Better Building conference hears commercial property warning
Last week's Better Building conference in Dublin heard from experts speaker on the present and future of the construction industry in Ireland. Topics at this year’s conference pushed the building industry to think beyond energy efficiency and consider full life cycle costs of materials, transportation issues, and living buildings.
Below is an edited version of the official report released by one of the conference's organisers, the Irish Green Building Council.
Over 350 participants gathered on Wednesday the April in Croke Park, Dublin for the 3rd annual Better Building Conference, Ireland’s largest property and construction conference.
Topics at this year’s conference pushed the building industry to think beyond energy efficiency and consider full life cycle costs of materials, transportation issues, and living buildings. Over 35 internationally recognized speakers in 11 presentations gave insights on the built environment from start to finish, from investment to building skills, regulation to performance.
Conference attendees heard a warning from Irish Green Building Council chairman Prof J Owen Lewis that energy standards for new office buildings are now 9 years old and there is a danger that some commercial developers will continue to build to this standard up to 2017, just one year ahead of the EU requirement for near zero energy consumption for all publicly leased or bought buildings.
This could lead to a fall in value for these offices, as they could not be leased by public bodies and would not meet the demanding standards of international investors or foreign direct investment tenants.
David Hourihane, of Sustainable Development Capital LLP (SDCL) the preferred bidder for the Energy Efficiency Fund, outlined how the fund would allow the public sector to invest in energy efficiency without having to draw on exchequer funds. This would create energy savings for the public sector that could then be invested in frontline services. Liam Woods, national director of shared services at the HSE, outlined the benefits of the fund to the health service.
There were robust exchanges between department officials and delegates on the Building Control (Amendment) Regulations 2013, with some architects taking serious issue with the way the amendment had been introduced and the potential negative impact on the construction industry.
A number of international figures including Kevin Hydes, a former chair of the influential US Green Building Council, outlined the speed of change outside of Ireland towards zero energy buildings and eco cities, which makes them more attractive to investors and talent.
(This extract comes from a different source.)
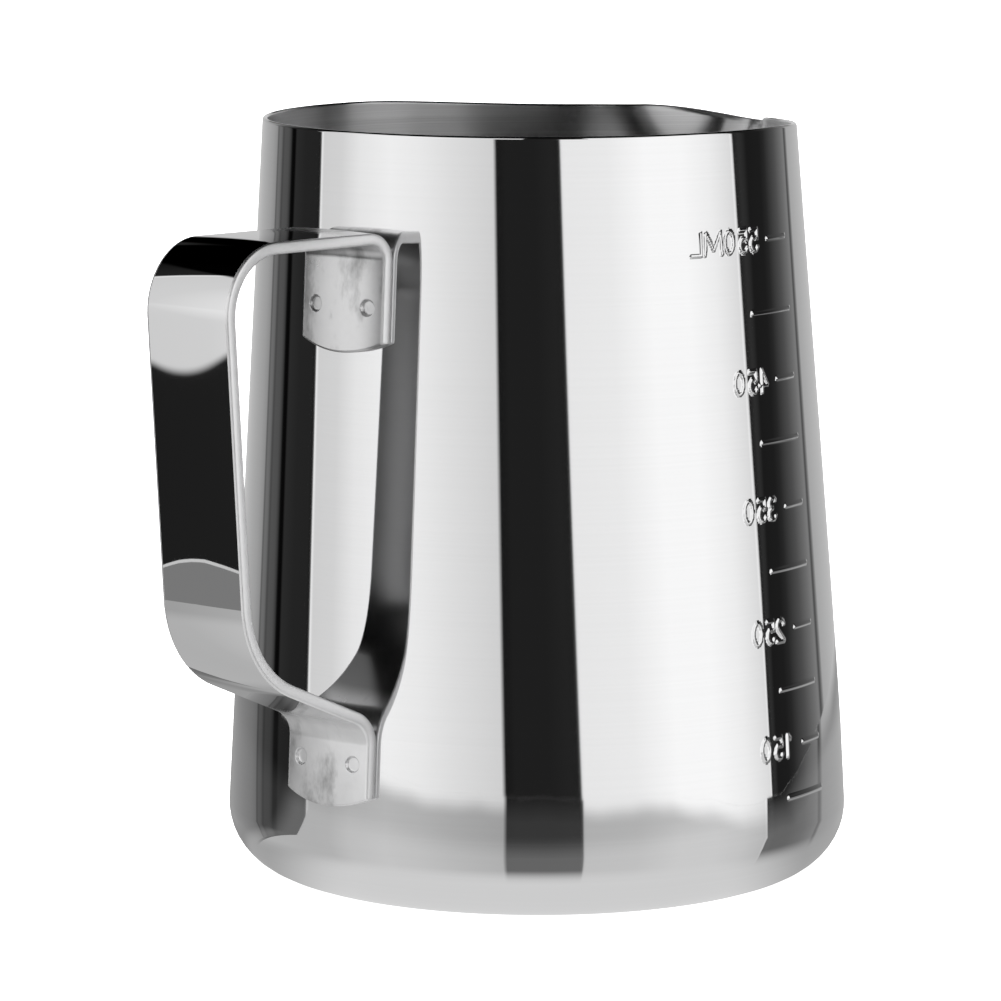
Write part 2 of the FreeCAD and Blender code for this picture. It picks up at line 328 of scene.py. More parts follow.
def vessel_point(column, row):
    """Position on the vessel's closed surface: out over the base, up, over the rim and back."""
    angle = column * 360.0 / VESSEL_COLUMNS
    turn = np.radians(angle)
    section, part = place_in(list(VESSEL_ROWS.values()), row)
    rim = rim_height(angle)
    step = 0.1
    lean = np.arctan2(wall_radius(angle, rim - step) - wall_radius(angle, rim), step)
    bead = SHEET / 2 * np.cos(lean)
    centre = rim - bead
    outer_top, inner_top = centre + bead * np.sin(lean), centre - bead * np.sin(lean)
    outer_foot = CORNER_RADIUS + CORNER_RADIUS * math.sin(TAPER)
    inner_bend = CORNER_RADIUS - SHEET
    inner_foot = CORNER_RADIUS + inner_bend * math.sin(TAPER)
    result = np.zeros((len(angle), 3))

    def put(mask, radius, z):
        result[mask] = np.stack([radius * np.cos(turn[mask]), radius * np.sin(turn[mask]), z], 1)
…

James Drinkwater, policy advisor with the World Green Building Council, emphasised this point, stating that the European Commission were now concerned about sustainability and competiveness, fearing Europe could fall behind unless it continues to accelerate the agenda.
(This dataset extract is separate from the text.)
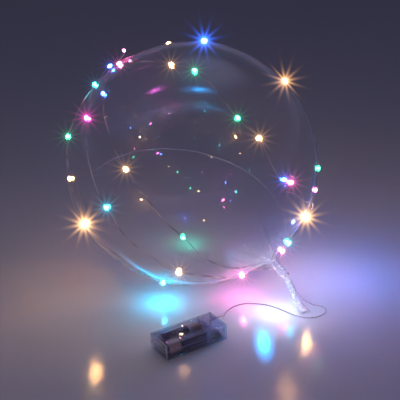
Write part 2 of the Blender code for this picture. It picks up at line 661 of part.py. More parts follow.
def main():
    for old in list(bpy.data.objects):
        bpy.data.objects.remove(old, do_unlink=True)
    make_balloon()
    wire_start, wire_way = make_lights()
    make_lead(make_battery_box(), wire_start, wire_way)


main()
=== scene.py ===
"""Looks of a clear bubble balloon wound with a string of lights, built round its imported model.

Metres, +Z up. The balloon rests on the origin, its neck points to +X, -Y and its battery box lies towards -Y.
"""

import json
import logging
import math
from dataclasses import dataclass
from enum import Enum
from typing import Any, Callable, Iterable, Sequence

import bmesh
import bpy
import numpy as np
from bpy.types import Material, Mesh, Node, NodeSocket, Object
from mathutils import Matrix, Vector


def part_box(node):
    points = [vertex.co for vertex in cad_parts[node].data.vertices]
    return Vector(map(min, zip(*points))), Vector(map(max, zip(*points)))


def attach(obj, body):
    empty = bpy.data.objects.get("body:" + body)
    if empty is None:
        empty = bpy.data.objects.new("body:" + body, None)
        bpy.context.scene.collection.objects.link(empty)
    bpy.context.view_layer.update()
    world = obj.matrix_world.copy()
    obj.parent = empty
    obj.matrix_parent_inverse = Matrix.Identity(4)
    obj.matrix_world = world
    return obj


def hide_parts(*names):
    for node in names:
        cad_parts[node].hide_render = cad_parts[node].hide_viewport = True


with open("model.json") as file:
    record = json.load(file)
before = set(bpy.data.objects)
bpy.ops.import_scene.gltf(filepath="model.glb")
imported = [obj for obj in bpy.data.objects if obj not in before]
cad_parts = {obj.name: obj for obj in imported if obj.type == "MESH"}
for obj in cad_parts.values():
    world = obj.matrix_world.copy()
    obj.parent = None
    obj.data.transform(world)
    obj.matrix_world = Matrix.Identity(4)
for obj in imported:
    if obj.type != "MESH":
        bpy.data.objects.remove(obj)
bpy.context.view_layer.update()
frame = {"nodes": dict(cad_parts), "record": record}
BODY = "root"
log = logging.getLogger("balloon")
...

RTE’s John Bowman facilitated the closing debate in which Dr Melrona Kerrane, a change management psychologist from DCU, warned that “managed urgency” was required to accelerate the sustainability agenda without overwhelming practitioners to the point of panic and stagnation. She encouraged attendees to “amplify the message ten-fold” to reach beyond the typical green players and place sustainability in the mainstream.
Better Building was held in association with Ecocem, the leading supplier of low carbon cement, and organised by the Irish Green Building Council, Cultivate, Enterprise Ireland, and Sustainable Building Show.